### RECORDS TO PROCESS
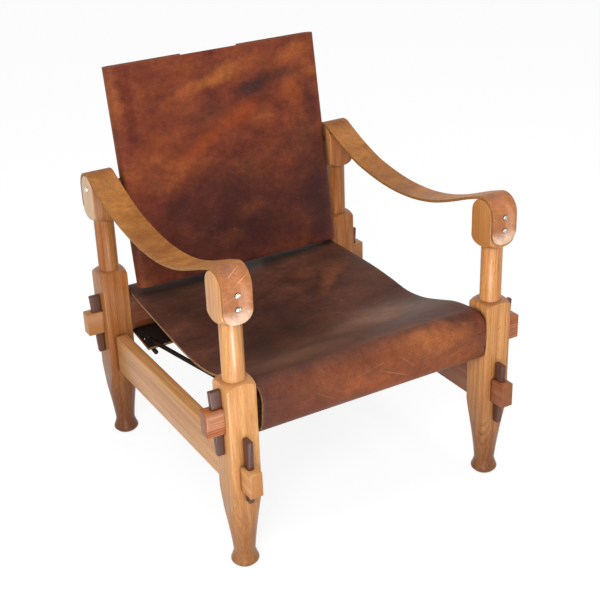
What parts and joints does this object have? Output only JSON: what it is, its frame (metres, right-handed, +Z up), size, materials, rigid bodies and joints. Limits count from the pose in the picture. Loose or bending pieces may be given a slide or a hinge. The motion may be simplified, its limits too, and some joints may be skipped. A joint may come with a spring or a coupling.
{
  "type": "campaign chair",
  "caption": "Knock-down lounge chair: turned oak posts with wedged through tenons, slung saddle leather seat, swinging laced leather back and leather strap arms.",
  "frame": {"origin": "on the floor, midway between the four posts", "axes": "+X from the front left post to the front right post, +Y backward, +Z up; the seat faces -Y"},
  "size_m": [0.598, 0.6, 0.6962],
  "materials": {
    "oak": "oiled oak, turned and planed, satin",
    "wedge_wood": "dark red-brown hardwood, worn edges",
    "seat_leather": "worn saddle leather, dark brown with a cognac front roll",
    "back_leather": "mottled red-brown saddle leather",
    "strap_leather": "natural tan saddle leather",
    "lace": "near-black leather thong and washers",
    "nickel": "nickel-plated, slightly dulled"
  },
  "bodies": {
    "frame": {"post_front_left": "oak", "post_front_right": "oak", "post_rear_left": "oak", "post_rear_right": "oak", "cross_rail_front": "oak", "cross_rail_rear": "oak", "side_rail_left": "oak", "side_rail_right": "oak", "seat_leather": "seat_leather", "seat_lace": "lace", "arm_strap_left": "strap_leather", "arm_strap_right": "strap_leather", "strap_screw_front_left_upper": "nickel", "cup_washer_front_left_upper": "nickel", "strap_screw_front_left_lower": "nickel", "cup_washer_front_left_lower": "nickel", "strap_screw_front_right_upper": "nickel", "cup_washer_front_right_upper": "nickel", "strap_screw_front_right_lower": "nickel", "cup_washer_front_right_lower": "nickel", "strap_screw_rear_left_upper": "nickel", "cup_washer_rear_left_upper": "nickel", "strap_screw_rear_left_lower": "nickel", "cup_washer_rear_left_lower": "nickel", "strap_screw_rear_right_upper": "nickel", "cup_washer_rear_right_upper": "nickel", "strap_screw_rear_right_lower": "nickel", "cup_washer_rear_right_lower": "nickel", "pivot_bolt_left": "nickel", "pivot_spacer_left": "lace", "pivot_bolt_right": "nickel", "pivot_spacer_right": "lace"},
    "backrest": {"back_stile_left": "oak", "back_stile_right": "oak", "back_leather": "back_leather", "back_lace": "lace"},
    "wedge_front_left_cross": {"wedge_front_left_cross": "wedge_wood"},
    "wedge_front_left_side": {"wedge_front_left_side": "wedge_wood"},
    "wedge_front_right_cross": {"wedge_front_right_cross": "wedge_wood"},
    "wedge_front_right_side": {"wedge_front_right_side": "wedge_wood"},
    "wedge_rear_left_cross": {"wedge_rear_left_cross": "wedge_wood"},
    "wedge_rear_left_side": {"wedge_rear_left_side": "wedge_wood"},
    "wedge_rear_right_cross": {"wedge_rear_right_cross": "wedge_wood"},
    "wedge_rear_right_side": {"wedge_rear_right_side": "wedge_wood"}
  },
  "joints": [
    {"name": "backrest_tilt", "type": "hinge", "parent": "frame", "child": "backrest", "pos_m": [0, 0.243, 0.4945], "axis": [-1, 0, 0], "range_deg": [-9, 20]},
    {"name": "wedge_front_left_cross_draw", "type": "slide", "parent": "frame", "child": "wedge_front_left_cross", "axis": [0, 0, 1], "range_m": [0, 0.08]},
    {"name": "wedge_front_left_side_draw", "type": "slide", "parent": "frame", "child": "wedge_front_left_side", "axis": [0, 0, 1], "range_m": [0, 0.061]},
    {"name": "wedge_front_right_cross_draw", "type": "slide", "parent": "frame", "child": "wedge_front_right_cross", "axis": [0, 0, 1], "range_m": [0, 0.08]},
    {"name": "wedge_front_right_side_draw", "type": "slide", "parent": "frame", "child": "wedge_front_right_side", "axis": [0, 0, 1], "range_m": [0, 0.08]},
    {"name": "wedge_rear_left_cross_draw", "type": "slide", "parent": "frame", "child": "wedge_rear_left_cross", "axis": [0, 0, 1], "range_m": [0, 0.08]},
    {"name": "wedge_rear_left_side_draw", "type": "slide", "parent": "frame", "child": "wedge_rear_left_side", "axis": [0, 0, 1], "range_m": [0, 0.08]},
    {"name": "wedge_rear_right_cross_draw", "type": "slide", "parent": "frame", "child": "wedge_rear_right_cross", "axis": [0, 0, 1], "range_m": [0, 0.08]},
    {"name": "wedge_rear_right_side_draw", "type": "slide", "parent": "frame", "child": "wedge_rear_right_side", "axis": [0, 0, 1], "range_m": [0, 0.08]}
  ]
}
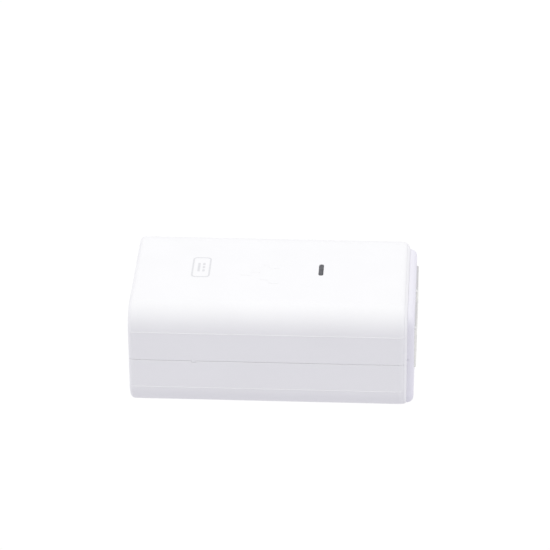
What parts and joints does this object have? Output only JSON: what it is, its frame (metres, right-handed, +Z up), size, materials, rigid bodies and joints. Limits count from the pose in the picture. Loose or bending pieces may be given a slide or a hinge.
######
● WHAT TO PRODUCE: Extract the complete data, matching each line exactly.

● THE COMPLETED TASK:
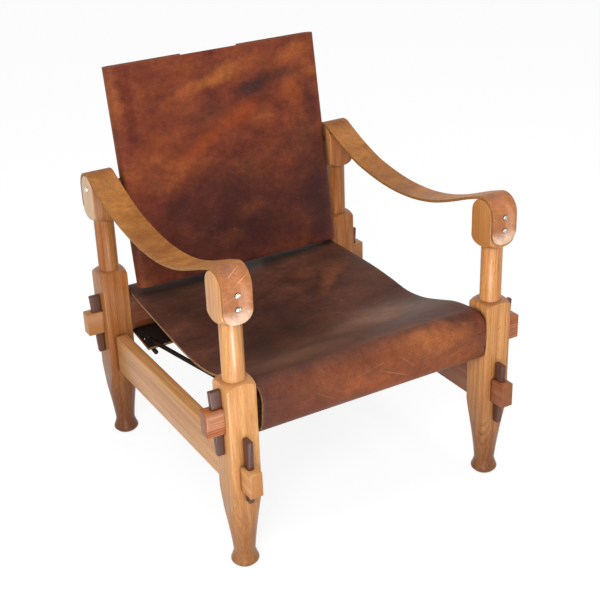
What parts and joints does this object have? Output only JSON: what it is, its frame (metres, right-handed, +Z up), size, materials, rigid bodies and joints. Limits count from the pose in the picture. Loose or bending pieces may be given a slide or a hinge. The motion may be simplified, its limits too, and some joints may be skipped. A joint may come with a spring or a coupling.
{
  "type": "campaign chair",
  "caption": "Knock-down lounge chair: turned oak posts with wedged through tenons, slung saddle leather seat, swinging laced leather back and leather strap arms.",
  "frame": {"origin": "on the floor, midway between the four posts", "axes": "+X from the front left post to the front right post, +Y backward, +Z up; the seat faces -Y"},
  "size_m": [0.598, 0.6, 0.6962],
  "materials": {
    "oak": "oiled oak, turned and planed, satin",
    "wedge_wood": "dark red-brown hardwood, worn edges",
    "seat_leather": "worn saddle leather, dark brown with a cognac front roll",
    "back_leather": "mottled red-brown saddle leather",
    "strap_leather": "natural tan saddle leather",
    "lace": "near-black leather thong and washers",
    "nickel": "nickel-plated, slightly dulled"
  },
  "bodies": {
    "frame": {"post_front_left": "oak", "post_front_right": "oak", "post_rear_left": "oak", "post_rear_right": "oak", "cross_rail_front": "oak", "cross_rail_rear": "oak", "side_rail_left": "oak", "side_rail_right": "oak", "seat_leather": "seat_leather", "seat_lace": "lace", "arm_strap_left": "strap_leather", "arm_strap_right": "strap_leather", "strap_screw_front_left_upper": "nickel", "cup_washer_front_left_upper": "nickel", "strap_screw_front_left_lower": "nickel", "cup_washer_front_left_lower": "nickel", "strap_screw_front_right_upper": "nickel", "cup_washer_front_right_upper": "nickel", "strap_screw_front_right_lower": "nickel", "cup_washer_front_right_lower": "nickel", "strap_screw_rear_left_upper": "nickel", "cup_washer_rear_left_upper": "nickel", "strap_screw_rear_left_lower": "nickel", "cup_washer_rear_left_lower": "nickel", "strap_screw_rear_right_upper": "nickel", "cup_washer_rear_right_upper": "nickel", "strap_screw_rear_right_lower": "nickel", "cup_washer_rear_right_lower": "nickel", "pivot_bolt_left": "nickel", "pivot_spacer_left": "lace", "pivot_bolt_right": "nickel", "pivot_spacer_right": "lace"},
    "backrest": {"back_stile_left": "oak", "back_stile_right": "oak", "back_leather": "back_leather", "back_lace": "lace"},
    "wedge_front_left_cross": {"wedge_front_left_cross": "wedge_wood"},
    "wedge_front_left_side": {"wedge_front_left_side": "wedge_wood"},
    "wedge_front_right_cross": {"wedge_front_right_cross": "wedge_wood"},
    "wedge_front_right_side": {"wedge_front_right_side": "wedge_wood"},
    "wedge_rear_left_cross": {"wedge_rear_left_cross": "wedge_wood"},
    "wedge_rear_left_side": {"wedge_rear_left_side": "wedge_wood"},
    "wedge_rear_right_cross": {"wedge_rear_right_cross": "wedge_wood"},
    "wedge_rear_right_side": {"wedge_rear_right_side": "wedge_wood"}
  },
  "joints": [
    {"name": "backrest_tilt", "type": "hinge", "parent": "frame", "child": "backrest", "pos_m": [0, 0.243, 0.4945], "axis": [-1, 0, 0], "range_deg": [-9, 20]},
    {"name": "wedge_front_left_cross_draw", "type": "slide", "parent": "frame", "child": "wedge_front_left_cross", "axis": [0, 0, 1], "range_m": [0, 0.08]},
    {"name": "wedge_front_left_side_draw", "type": "slide", "parent": "frame", "child": "wedge_front_left_side", "axis": [0, 0, 1], "range_m": [0, 0.061]},
    {"name": "wedge_front_right_cross_draw", "type": "slide", "parent": "frame", "child": "wedge_front_right_cross", "axis": [0, 0, 1], "range_m": [0, 0.08]},
    {"name": "wedge_front_right_side_draw", "type": "slide", "parent": "frame", "child": "wedge_front_right_side", "axis": [0, 0, 1], "range_m": [0, 0.08]},
    {"name": "wedge_rear_left_cross_draw", "type": "slide", "parent": "frame", "child": "wedge_rear_left_cross", "axis": [0, 0, 1], "range_m": [0, 0.08]},
    {"name": "wedge_rear_left_side_draw", "type": "slide", "parent": "frame", "child": "wedge_rear_left_side", "axis": [0, 0, 1], "range_m": [0, 0.08]},
    {"name": "wedge_rear_right_cross_draw", "type": "slide", "parent": "frame", "child": "wedge_rear_right_cross", "axis": [0, 0, 1], "range_m": [0, 0.08]},
    {"name": "wedge_rear_right_side_draw", "type": "slide", "parent": "frame", "child": "wedge_rear_right_side", "axis": [0, 0, 1], "range_m": [0, 0.08]}
  ]
}
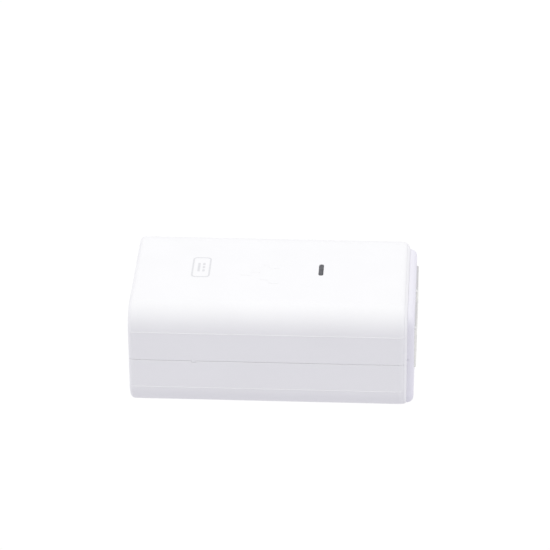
What parts and joints does this object have? Output only JSON: what it is, its frame (metres, right-handed, +Z up), size, materials, rigid bodies and joints. Limits count from the pose in the picture. Loose or bending pieces may be given a slide or a hinge.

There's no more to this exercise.